— WHAT YOU ARE ASKED TO DO —
From the data that follows, copy every line holding the string "JSON".

— DATASET ENTRIES —
────────────────

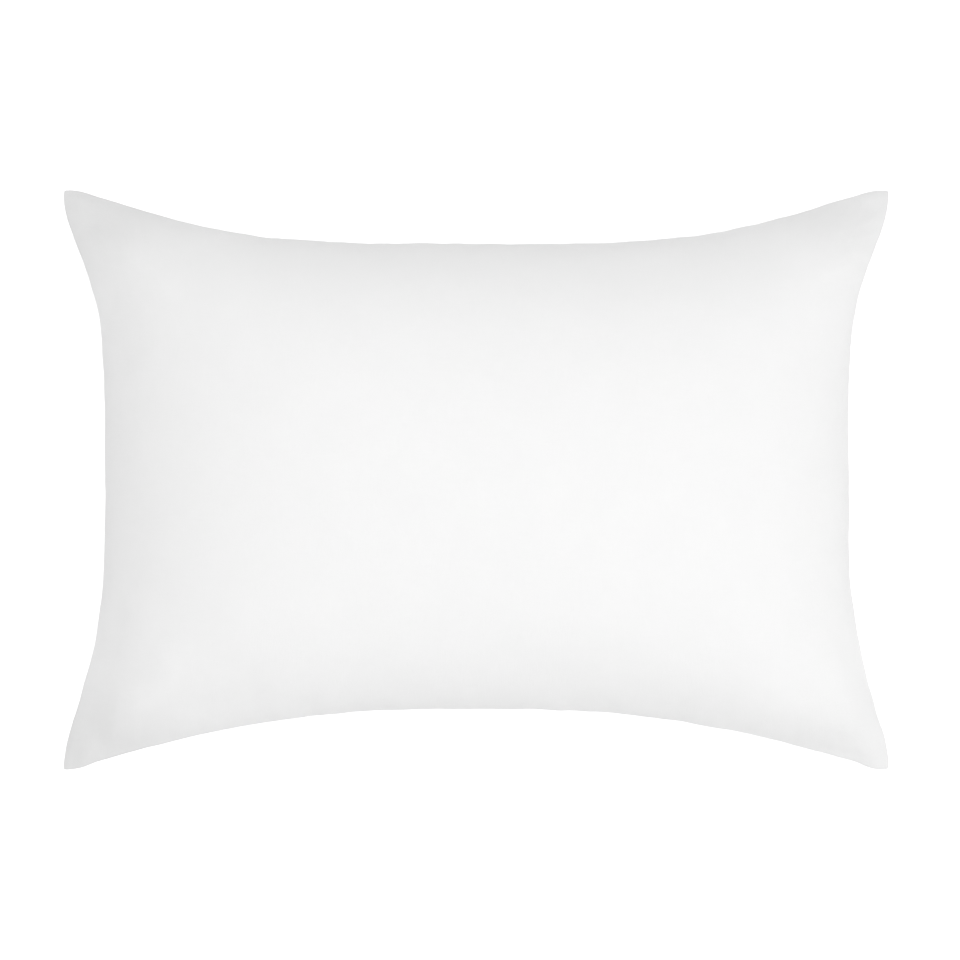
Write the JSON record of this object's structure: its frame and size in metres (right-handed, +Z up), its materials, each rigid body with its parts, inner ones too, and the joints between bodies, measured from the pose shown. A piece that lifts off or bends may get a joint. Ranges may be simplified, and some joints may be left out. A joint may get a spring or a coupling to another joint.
{
  "type": "filled pillowcase",
  "caption": "Plain white cotton pillowcase with knife-edge seams, filled and closed, lying on its back with a soft crown, drawn-in sides and squared ears.",
  "frame": {"origin": "middle of the plan, on the surface that the filled case lies on", "axes": "+Z up out of the front panel, +X along the long sides, +Y across towards the head side"},
  "size_m": [0.6838, 0.48, 0.1819],
  "materials": {
    "white_cotton": "plain close-woven cotton, pressed smooth, with a soft faint sheen"
  },
  "bodies": {
    "root": {"pillowcase": "white_cotton"}
  },
  "joints": []
}
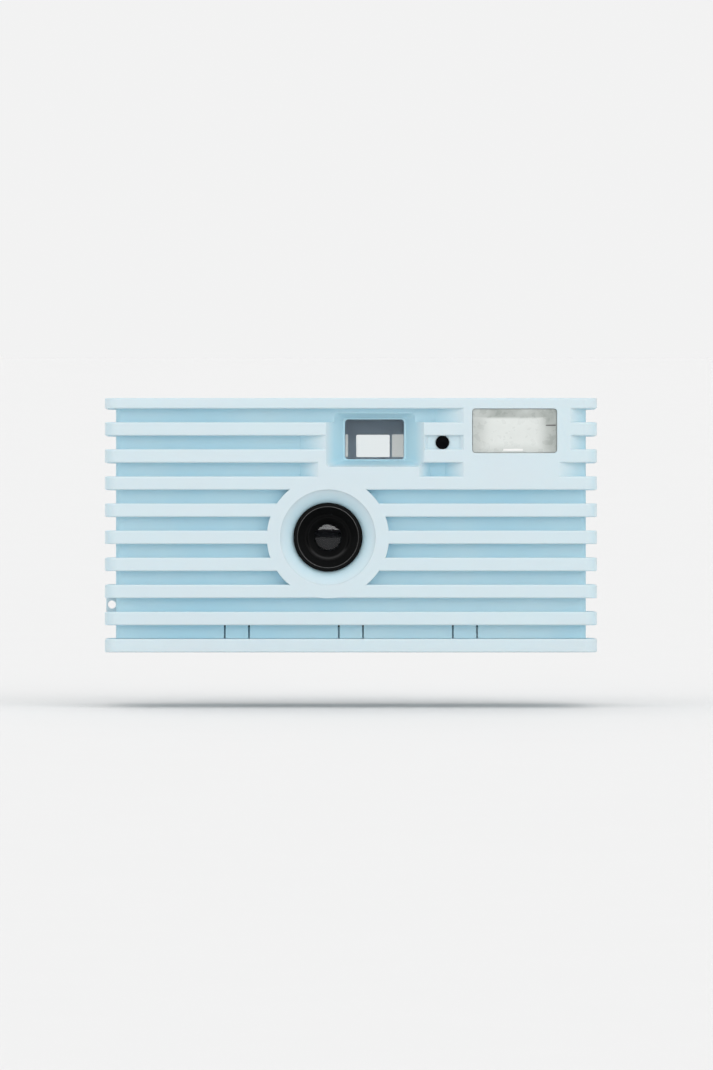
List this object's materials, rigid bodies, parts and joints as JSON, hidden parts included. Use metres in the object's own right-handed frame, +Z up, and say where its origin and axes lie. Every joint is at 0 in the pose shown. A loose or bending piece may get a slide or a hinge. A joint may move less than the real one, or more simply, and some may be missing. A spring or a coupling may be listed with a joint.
{
  "type": "film camera",
  "caption": "Compact 35 mm film camera with a pale blue ribbed case, fixed-focus lens, direct finder and built-in flash, with its shutter, wind and film path inside.",
  "frame": {"origin": "middle of the case's footprint, on the surface that the camera stands on", "axes": "+X to the right as seen from the front, along the case; +Y to the back, away from the subject; +Z up"},
  "size_m": [0.12, 0.036, 0.062],
  "materials": {
    "case_plastic": "satin",
    "control_plastic": "satin",
    "black_plastic": "satin",
    "finder_plastic": "satin",
    "black_metal": "matt",
    "spring_steel": "bright",
    "contact_metal": "bright",
    "clear_plastic": "polished",
    "lens_glass": "polished",
    "sensor_black": "polished",
    "reflector_chrome": "polished",
    "board_laminate": "satin",
    "capacitor_sleeve": "gloss",
    "winding_tape": "satin",
    "lamp_lens": "gloss",
    "cell_jacket": "gloss",
    "dial_plastic": "satin",
    "cassette_tin": "gloss",
    "film_base": "gloss"
  },
  "bodies": {
    "camera": {"aperture_plate": "black_metal", "base_cover": "case_plastic", "battery": "cell_jacket", "battery_contact_minus": "contact_metal", "battery_contact_plus": "contact_metal", "blade_spring": "spring_steel", "board_screws": "spring_steel", "button_spring": "spring_steel", "cassette_bottom_cap": "spring_steel", "cassette_shell": "cassette_tin", "cassette_top_cap": "spring_steel", "chassis": "black_plastic", "circuit_board": "board_laminate", "counter_window": "clear_plastic", "film_strip": "film_base", "finder_eyepiece": "clear_plastic", "finder_front_lens": "clear_plastic", "finder_housing": "finder_plastic", "flash_reflector": "reflector_chrome", "flash_tube": "lens_glass", "flash_window": "clear_plastic", "front_cover": "case_plastic", "lens_holder": "black_plastic", "lens_ring": "black_plastic", "light_pipe": "clear_plastic", "main_capacitor": "capacitor_sleeve", "ratchet_spring": "spring_steel", "ready_lamp": "lamp_lens", "sensor_window": "sensor_black", "shutter_plate": "black_metal", "strap_lug": "case_plastic", "striker_spring": "spring_steel", "taking_lens": "lens_glass", "transformer": "winding_tape"},
    "back_cover": {"back_cover": "case_plastic"},
    "shutter_button": {"shutter_button": "control_plastic"},
    "flash_switch": {"flash_switch": "control_plastic"},
    "thumbwheel": {"thumbwheel": "control_plastic", "cassette_spool": "black_plastic"},
    "sprocket_wheel": {"sprocket_wheel": "black_plastic"},
    "supply_spool": {"supply_spool": "black_plastic", "film_roll": "film_base"},
    "counter_dial": {"counter_dial": "dial_plastic"},
    "striker_lever": {"striker_lever": "spring_steel"},
    "shutter_blade": {"shutter_blade": "black_metal"}
  },
  "joints": [
    {"name": "back_cover_pull", "type": "slide", "parent": "camera", "child": "back_cover", "axis": [0, 1, 0], "range_m": [0, 0.04]},
    {"name": "shutter_button_press", "type": "slide", "parent": "camera", "child": "shutter_button", "axis": [0, 0, -1], "range_m": [0, 0.0012], "stiffness_N_per_m": 800, "deforming": ["button_spring"]},
    {"name": "flash_switch_slide", "type": "slide", "parent": "camera", "child": "flash_switch", "axis": [1, 0, 0], "range_m": [0, 0.004]},
    {"name": "thumbwheel_turn", "type": "hinge", "parent": "camera", "child": "thumbwheel", "pos_m": [-0.0402, 0.0013, 0.05445], "axis": [0, 0, 1], "continuous": true},
    {"name": "sprocket_turn", "type": "hinge", "parent": "camera", "child": "sprocket_wheel", "pos_m": [-0.0195, 0.00553, 0.042], "axis": [0, 0, 1], "continuous": true, "deforming": ["film_strip"]},
    {"name": "supply_turn", "type": "hinge", "parent": "camera", "child": "supply_spool", "pos_m": [0.029, 0.0025, 0.028], "axis": [0, 0, 1], "continuous": true},
    {"name": "counter_dial_turn", "type": "hinge", "parent": "camera", "child": "counter_dial", "pos_m": [-0.0122, -0.0025, 0.057], "axis": [0, 0, 1], "continuous": true},
    {"name": "striker_release", "type": "hinge", "parent": "camera", "child": "striker_lever", "pos_m": [-0.0135, -0.0122, 0.0385], "axis": [0, -1, 0], "range_deg": [0, 24], "stiffness_Nm_per_rad": 0.004},
    {"name": "shutter_blade_swing", "type": "hinge", "parent": "camera", "child": "shutter_blade", "pos_m": [-0.0164, -0.0102, 0.03305], "axis": [0, -1, 0], "range_deg": [0, 32.4]}
  ],
  "couplings": [
    {"joint": "sprocket_turn", "follows": "thumbwheel_turn", "ratio": 1},
    {"joint": "supply_turn", "follows": "thumbwheel_turn", "ratio": 0.672},
    {"joint": "counter_dial_turn", "follows": "thumbwheel_turn", "ratio": -0.03125},
    {"joint": "shutter_blade_swing", "follows": "striker_release", "ratio": 1.35}
  ]
}
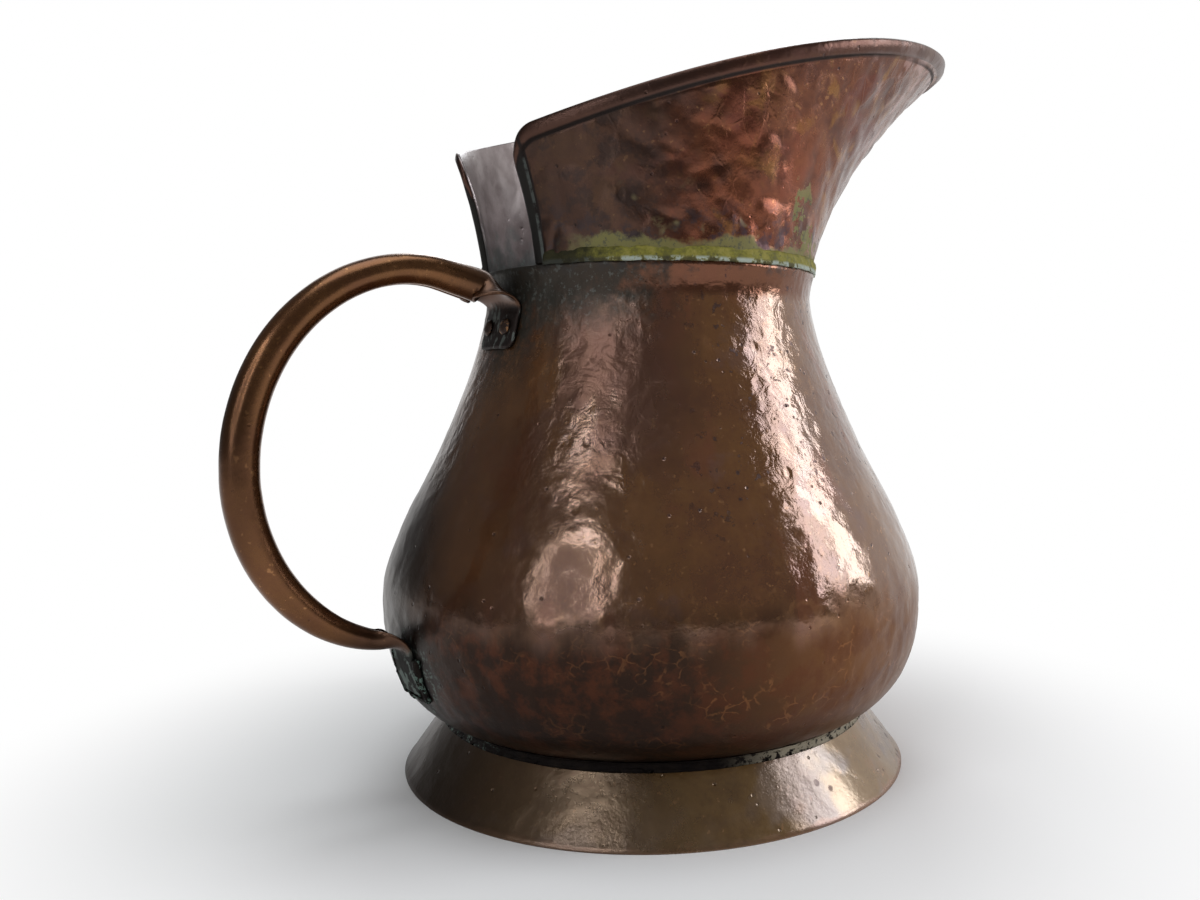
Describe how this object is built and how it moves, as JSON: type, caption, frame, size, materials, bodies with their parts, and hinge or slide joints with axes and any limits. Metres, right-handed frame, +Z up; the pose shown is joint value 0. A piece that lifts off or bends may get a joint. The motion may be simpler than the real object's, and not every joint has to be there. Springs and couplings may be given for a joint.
{
  "type": "copper jug",
  "caption": "Hammered copper jug: pear-shaped body on a flared foot, open sheet collar rising to a pouring lip, rolled strip handle with two tabs.",
  "frame": {"origin": "middle of the footprint's bounding box, on the surface that the foot rests on; the body's own axis stands 10 mm further towards +X", "axes": "+X towards the pouring lip, with the handle at -X; +Y across the jug; +Z up"},
  "size_m": [0.3134, 0.2142, 0.287],
  "materials": {
    "body_copper": "planished by hammer, mottled brown patina, tinned inside",
    "foot_copper": "smoother olive-brown patina with worn lower edge",
    "collar_copper": "coarse hammer marks, red-brown patina, tinned inside",
    "handle_copper": "worn smooth, satin",
    "rivet_copper": "hammered heads, dark patina",
    "seam_solder": "brazing metal with yellow-green verdigris",
    "dark_solder": "solder with dark green patina"
  },
  "bodies": {
    "root": {"body_shell": "body_copper", "foot_ring": "foot_copper", "spout_collar": "collar_copper", "handle": "handle_copper", "upper_rivet_near": "rivet_copper", "upper_rivet_far": "rivet_copper", "collar_solder": "seam_solder", "foot_solder": "dark_solder", "lower_tab_solder": "dark_solder"}
  },
  "joints": []
}
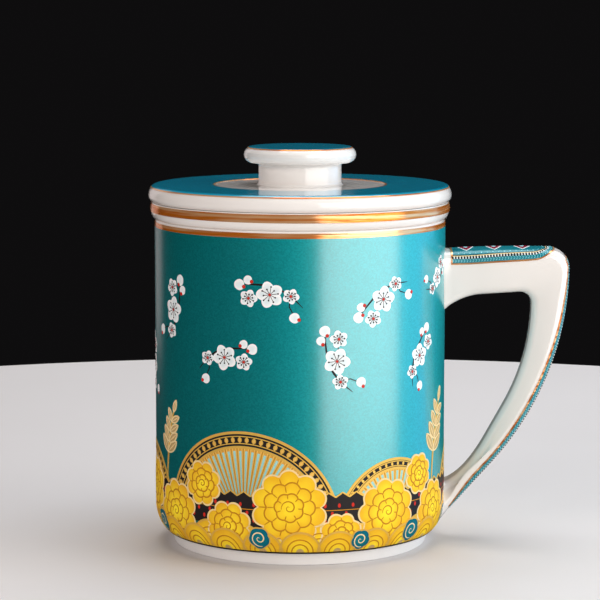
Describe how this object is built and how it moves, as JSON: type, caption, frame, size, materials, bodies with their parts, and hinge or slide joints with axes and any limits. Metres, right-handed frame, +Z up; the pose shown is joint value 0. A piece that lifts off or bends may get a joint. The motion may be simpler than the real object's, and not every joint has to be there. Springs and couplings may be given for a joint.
{
  "type": "lidded tea mug with infuser",
  "caption": "Cylindrical lidded tea mug with a D-shaped side handle, a lift-out perforated infuser hanging on its rim and a loose knobbed lid.",
  "frame": {"origin": "centre of the foot ring, on the surface that the mug stands on", "axes": "+Z up along the mug's axis, +X towards the handle"},
  "size_m": [0.1216, 0.0874, 0.1148],
  "materials": {
    "glazed_porcelain": "glossy clear glaze over warm white bone china",
    "bare_porcelain": "ground smooth and left unglazed",
    "pearl_teal_ground": "satin pearlescent teal",
    "lid_teal_glaze": "glossy deep teal",
    "enamel_band": "printed teal enamel border",
    "gold_lustre": "mirror-bright fired gold lustre",
    "dark_line": "thin dark enamel line"
  },
  "bodies": {
    "mug": {"mug_body": "glazed_porcelain", "foot_ring": "bare_porcelain", "handle": "glazed_porcelain", "mug_colour_ground": "pearl_teal_ground", "mug_gold_band": "gold_lustre", "heel_line": "dark_line", "arm_band": "enamel_band", "arm_gold_frame": "gold_lustre", "leg_band": "enamel_band", "leg_gold_frame": "gold_lustre"},
    "infuser": {"infuser_collar": "glazed_porcelain", "infuser_wall": "glazed_porcelain", "strainer_floor": "glazed_porcelain", "collar_gold_band": "gold_lustre"},
    "lid": {"lid_plate": "glazed_porcelain", "lid_locating_ring": "glazed_porcelain", "knob_stem": "glazed_porcelain", "knob_cap": "glazed_porcelain", "lid_colour_ground": "lid_teal_glaze", "lid_edge_gold_line": "gold_lustre", "lid_inner_gold_line": "gold_lustre", "knob_colour_disc": "lid_teal_glaze", "knob_gold_line": "gold_lustre"}
  },
  "joints": [
    {"name": "infuser_lift", "type": "slide", "parent": "mug", "child": "infuser", "axis": [0, 0, 1], "range_m": [0, 0.09]},
    {"name": "lid_lift", "type": "slide", "parent": "infuser", "child": "lid", "axis": [0, 0, 1], "range_m": [0, 0.05]}
  ]
}
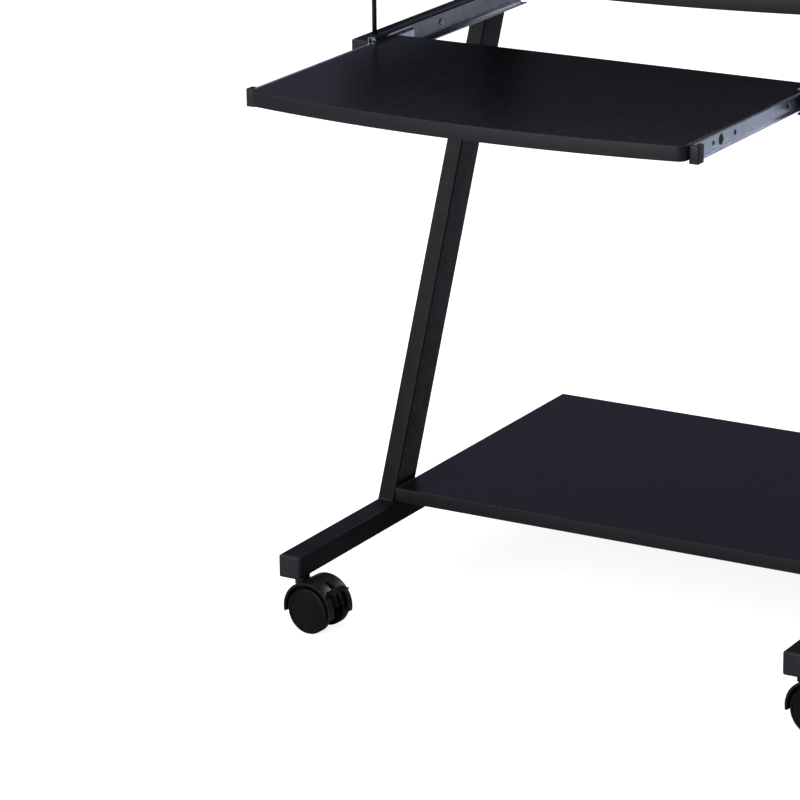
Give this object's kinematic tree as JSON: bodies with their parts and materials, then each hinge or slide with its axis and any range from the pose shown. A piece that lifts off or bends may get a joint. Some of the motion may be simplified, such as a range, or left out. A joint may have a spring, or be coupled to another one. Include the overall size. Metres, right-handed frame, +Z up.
{
  "type": "computer desk with keyboard tray",
  "caption": "Rolling computer desk: leaning steel side frames, bowed desktop, pull-out keyboard tray on ball slides, low shelf and swivel casters.",
  "frame": {"origin": "on the floor, under the middle of the desk's overall box with the keyboard tray pulled out", "axes": "+Z up, +X to the user's right, -Y towards the user"},
  "size_m": [0.6917, 0.7566, 0.714],
  "materials": {
    "frame_paint": "satin black powder coat",
    "rod_paint": "gloss black paint",
    "plug_plastic": "fine moulded texture",
    "board_laminate": "satin black laminate on particle board",
    "slide_zinc": "bright zinc plate",
    "bumper_plastic": "moulded",
    "ball_steel": "polished balls in a plated cage",
    "black_screw": "black oxide",
    "zinc_fastener": "zinc plate",
    "caster_steel": "plated",
    "caster_hood_plastic": "semi-gloss moulded nylon",
    "caster_wheel_nylon": "semi-gloss moulded nylon",
    "brake_plastic": "semi-gloss moulded nylon"
  },
  "bodies": {
    "frame": {"foot_left": "frame_paint", "foot_right": "frame_paint", "foot_end_plugs": "plug_plastic", "leg_left": "frame_paint", "leg_right": "frame_paint", "top_bar_left": "frame_paint", "top_bar_right": "frame_paint", "top_bar_plugs": "plug_plastic", "top_crossbar": "frame_paint", "shelf_crossbar_front": "frame_paint", "shelf_crossbar_rear": "frame_paint", "rail_left": "frame_paint", "rail_right": "frame_paint", "rail_plugs": "plug_plastic", "rail_brackets": "frame_paint", "hanger_rod_left": "rod_paint", "hanger_rod_right": "rod_paint", "hanger_nuts": "zinc_fastener", "hanger_screws": "zinc_fastener", "desktop": "board_laminate", "desktop_screws": "zinc_fastener", "bottom_shelf": "board_laminate", "shelf_screws": "zinc_fastener", "slide_outer_left": "slide_zinc", "slide_outer_right": "slide_zinc", "slide_screws": "zinc_fastener", "caster_stems": "caster_steel", "caster_nuts": "zinc_fastener"},
    "tray": {"keyboard_tray": "board_laminate", "slide_inner_left": "slide_zinc", "slide_inner_right": "slide_zinc", "slide_bumper_left": "bumper_plastic", "slide_bumper_right": "bumper_plastic", "tray_screws": "black_screw"},
    "ball_cage_left": {"ball_cage_left": "ball_steel"},
    "ball_cage_right": {"ball_cage_right": "ball_steel"},
    "front_left_fork": {"front_left_hood": "caster_hood_plastic", "front_left_axle": "caster_steel"},
    "front_left_wheel_a": {"front_left_wheel_a": "caster_wheel_nylon"},
    "front_left_wheel_b": {"front_left_wheel_b": "caster_wheel_nylon"},
    "front_left_brake": {"front_left_brake": "brake_plastic"},
    "front_right_fork": {"front_right_hood": "caster_hood_plastic", "front_right_axle": "caster_steel"},
    "front_right_wheel_a": {"front_right_wheel_a": "caster_wheel_nylon"},
    "front_right_wheel_b": {"front_right_wheel_b": "caster_wheel_nylon"},
    "front_right_brake": {"front_right_brake": "brake_plastic"},
    "rear_left_fork": {"rear_left_hood": "caster_hood_plastic", "rear_left_axle": "caster_steel"},
    "rear_left_wheel_a": {"rear_left_wheel_a": "caster_wheel_nylon"},
    "rear_left_wheel_b": {"rear_left_wheel_b": "caster_wheel_nylon"},
    "rear_right_fork": {"rear_right_hood": "caster_hood_plastic", "rear_right_axle": "caster_steel"},
    "rear_right_wheel_a": {"rear_right_wheel_a": "caster_wheel_nylon"},
    "rear_right_wheel_b": {"rear_right_wheel_b": "caster_wheel_nylon"}
  },
  "joints": [
    {"name": "tray_slide", "type": "slide", "parent": "frame", "child": "tray", "axis": [0, 1, 0], "range_m": [0, 0.2215]},
    {"name": "ball_cage_left_slide", "type": "slide", "parent": "frame", "child": "ball_cage_left", "axis": [0, 1, 0], "range_m": [0, 0.11075]},
    {"name": "ball_cage_right_slide", "type": "slide", "parent": "frame", "child": "ball_cage_right", "axis": [0, 1, 0], "range_m": [0, 0.11075]},
    {"name": "front_left_swivel", "type": "hinge", "parent": "frame", "child": "front_left_fork", "pos_m": [-0.2925, -0.18675, 0.06], "axis": [0, 0, 1], "continuous": true},
    {"name": "front_left_wheel_a_spin", "type": "hinge", "parent": "front_left_fork", "child": "front_left_wheel_a", "pos_m": [-0.27158, -0.18858, 0.025], "axis": [0.0872, 0.9962, 0], "continuous": true},
    {"name": "front_left_wheel_b_spin", "type": "hinge", "parent": "front_left_fork", "child": "front_left_wheel_b", "pos_m": [-0.27158, -0.18858, 0.025], "axis": [0.0872, 0.9962, 0], "continuous": true},
    {"name": "front_left_brake_press", "type": "hinge", "parent": "front_left_fork", "child": "front_left_brake", "pos_m": [-0.25514, -0.19002, 0.0385], "axis": [0.0872, 0.9962, 0], "range_deg": [0, 14]},
    {"name": "front_right_swivel", "type": "hinge", "parent": "frame", "child": "front_right_fork", "pos_m": [0.2925, -0.18675, 0.06], "axis": [0, 0, 1], "continuous": true},
    {"name": "front_right_wheel_a_spin", "type": "hinge", "parent": "front_right_fork", "child": "front_right_wheel_a", "pos_m": [0.3133, -0.18967, 0.025], "axis": [0.1392, 0.9903, 0], "continuous": true},
    {"name": "front_right_wheel_b_spin", "type": "hinge", "parent": "front_right_fork", "child": "front_right_wheel_b", "pos_m": [0.3133, -0.18967, 0.025], "axis": [0.1392, 0.9903, 0], "continuous": true},
    {"name": "front_right_brake_press", "type": "hinge", "parent": "front_right_fork", "child": "front_right_brake", "pos_m": [0.32964, -0.19197, 0.0385], "axis": [0.1392, 0.9903, 0], "range_deg": [0, 14]},
    {"name": "rear_left_swivel", "type": "hinge", "parent": "frame", "child": "rear_left_fork", "pos_m": [-0.2925, 0.32925, 0.06], "axis": [0, 0, 1], "continuous": true},
    {"name": "rear_left_wheel_a_spin", "type": "hinge", "parent": "rear_left_fork", "child": "rear_left_wheel_a", "pos_m": [-0.3133, 0.32633, 0.025], "axis": [0.1392, -0.9903, 0], "continuous": true},
    {"name": "rear_left_wheel_b_spin", "type": "hinge", "parent": "rear_left_fork", "child": "rear_left_wheel_b", "pos_m": [-0.3133, 0.32633, 0.025], "axis": [0.1392, -0.9903, 0], "continuous": true},
    {"name": "rear_right_swivel", "type": "hinge", "parent": "frame", "child": "rear_right_fork", "pos_m": [0.2925, 0.32925, 0.06], "axis": [0, 0, 1], "continuous": true},
    {"name": "rear_right_wheel_a_spin", "type": "hinge", "parent": "rear_right_fork", "child": "rear_right_wheel_a", "pos_m": [0.31269, 0.33504, 0.025], "axis": [-0.2756, 0.9613, 0], "continuous": true},
    {"name": "rear_right_wheel_b_spin", "type": "hinge", "parent": "rear_right_fork", "child": "rear_right_wheel_b", "pos_m": [0.31269, 0.33504, 0.025], "axis": [-0.2756, 0.9613, 0], "continuous": true}
  ],
  "couplings": [
    {"joint": "ball_cage_left_slide", "follows": "tray_slide", "ratio": 0.5},
    {"joint": "ball_cage_right_slide", "follows": "tray_slide", "ratio": 0.5}
  ]
}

────────────────

— FULL RESPONSE —
Write the JSON record of this object's structure: its frame and size in metres (right-handed, +Z up), its materials, each rigid body with its parts, inner ones too, and the joints between bodies, measured from the pose shown. A piece that lifts off or bends may get a joint. Ranges may be simplified, and some joints may be left out. A joint may get a spring or a coupling to another joint.
List this object's materials, rigid bodies, parts and joints as JSON, hidden parts included. Use metres in the object's own right-handed frame, +Z up, and say where its origin and axes lie. Every joint is at 0 in the pose shown. A loose or bending piece may get a slide or a hinge. A joint may move less than the real one, or more simply, and some may be missing. A spring or a coupling may be listed with a joint.
Describe how this object is built and how it moves, as JSON: type, caption, frame, size, materials, bodies with their parts, and hinge or slide joints with axes and any limits. Metres, right-handed frame, +Z up; the pose shown is joint value 0. A piece that lifts off or bends may get a joint. The motion may be simpler than the real object's, and not every joint has to be there. Springs and couplings may be given for a joint.
Describe how this object is built and how it moves, as JSON: type, caption, frame, size, materials, bodies with their parts, and hinge or slide joints with axes and any limits. Metres, right-handed frame, +Z up; the pose shown is joint value 0. A piece that lifts off or bends may get a joint. The motion may be simpler than the real object's, and not every joint has to be there. Springs and couplings may be given for a joint.
Give this object's kinematic tree as JSON: bodies with their parts and materials, then each hinge or slide with its axis and any range from the pose shown. A piece that lifts off or bends may get a joint. Some of the motion may be simplified, such as a range, or left out. A joint may have a spring, or be coupled to another one. Include the overall size. Metres, right-handed frame, +Z up.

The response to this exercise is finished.